Mais il ne se réduit pas à une quantité spectaculaire. L'art de Lean a marqué Coppola comme Spielberg, dont il est un des maîtres. Visionnaire, Lean a été l'un des premiers à redéfinir la perception réaliste de l'espace extérieur. Revoir Jivago ou Lawrence reste aujourd'hui encore une expérience accessible à tous, même les moins cinéphiles, parce que Lean a empêché ses films d'être datés. Pas une transparence, pas un effet optique ou un faux extérieur chez lui. Les dunes et les tempêtes ou les steppes font vrai parce qu'elles le sont. Dans la même perspective, Lean a laissé Maurice Jarre orchestrer ses plus grands succès en mêlant les mélodies romantiques avec son propre goût pour les sons électroniques et les segments dissonants. Dès lors, la musique de ses films, l'un des éléments le plus facilement daté des œuvres, n'a pas d'âge. Lean a produit des fresques historiques hors du temps.

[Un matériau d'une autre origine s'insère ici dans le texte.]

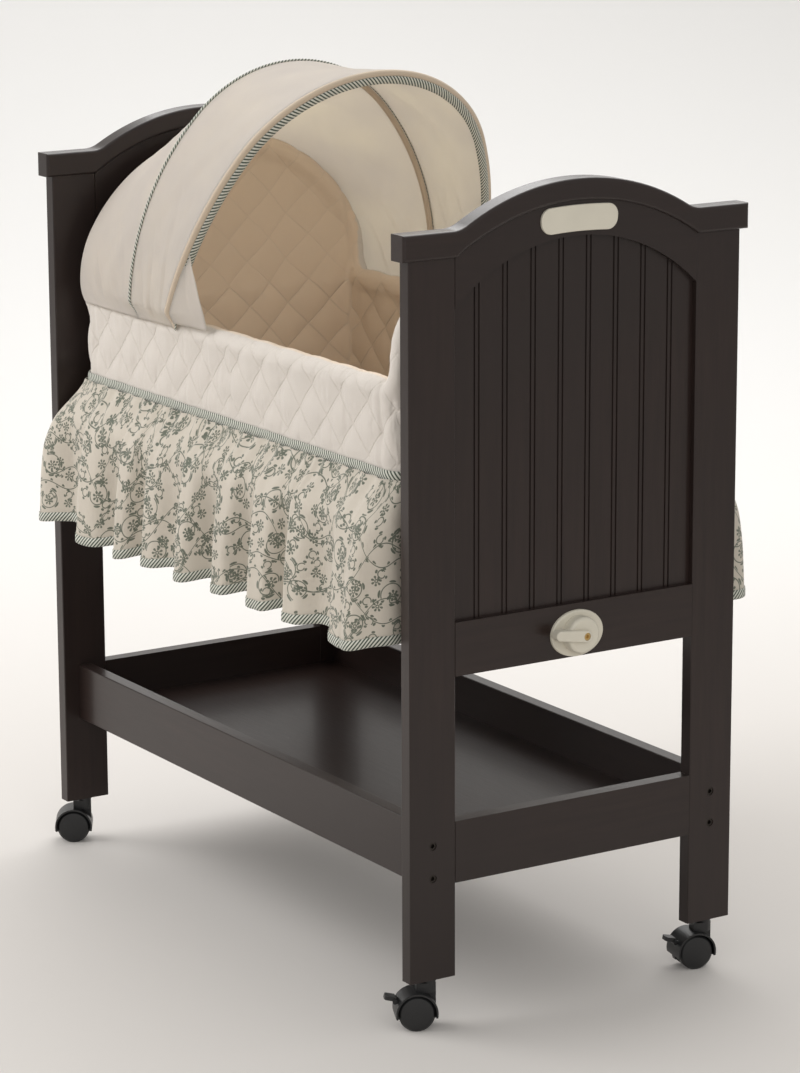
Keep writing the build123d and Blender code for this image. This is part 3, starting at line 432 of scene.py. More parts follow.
def wood_material(name, axis, gloss=0.26, shine=0.30, coat=0.16):
    """Espresso lacquer over fine grain that runs along one axis."""
    material, tree, shader = new_material(name)
    stretch = [9.0, 9.0, 9.0]
    stretch["XYZ".index(axis)] = 0.6
    vector = object_place(tree, stretch)
    grain = noise(tree, vector, 14.0, 6.0, 0.6)
    pores = noise(tree, vector, 60.0, 3.0, 0.7)
    cloud = noise(tree, object_place(tree), 3.0, 2.0)
    tone = mix_colour(tree, grain, (0.0130, 0.0082, 0.0072, 1), (0.034, 0.0205, 0.0170, 1))
    tone = mix_colour(tree, ramp(tree, cloud, 0.3, 0.7), tone, (0.021, 0.0140, 0.0122, 1))
    plug(tree, tone, shader.inputs["Base Color"])
    rough = calc(tree, "ADD", gloss, times(tree, pores, 0.12))
    plug(tree, rough, shader.inputs["Roughness"])
    shader.inputs["Specular IOR Level"].default_value = shine
    shader.inputs["Coat Weight"].default_value = coat
    shader.inputs["Coat Roughness"].default_value = 0.12
    bump(tree, shader, calc(tree, "ADD", grain, pores), 0.0003, 0.25)
    return material


def plastic_material(name, colour, roughness, grain=0.0001):
    """Moulded plastic with a fine texture and slight unevenness."""
    material, tree, shader = new_material(name)
    vector = object_place(tree)
    cloud = noise(tree, vector, 30.0, 3.0)
    plug(tree, uneven(tree, vector, colour, 30.0, share=0.88), shader.inputs["Base Color"])
    plug(tree, calc(tree, "MULTIPLY_ADD", cloud, 0.1, roughness), shader.inputs["Roughness"])
    bump(tree, shader, noise(tree, vector, 900.0, 2.0), grain, 0.3)
    return material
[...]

De plus, les grands espaces de ses œuvres s'articulent toujours avec l'espace intime du héros. Si bien que les fresques de Lean sont des épopées intimistes. Son Lawrence ou son Jivago sont des poètes, des contemplateurs. Tout autant qu'au mouvement de foules, héritage du muet (Lean admirait tant King Vidor et Rex Ingram), le spectateur est sensible à l'art des détails. Chez Lean le monde frémit sous l'œil des poètes. Lawrence laisse se consumer une allumette, et contemple le lever du soleil. Lentement, un point tremblant sur l'horizon devient un cavalier. Jivago observe le monde à travers des fenêtres. Son œil de médecin poète remarque les globules sanguins et les cristaux de neige. Sous la caméra de Lean les objets et les détails du monde révèlent les secrets du personnage, attestent le mystère de l'univers et entrent comme en écho avec le cosmos qui les entoure.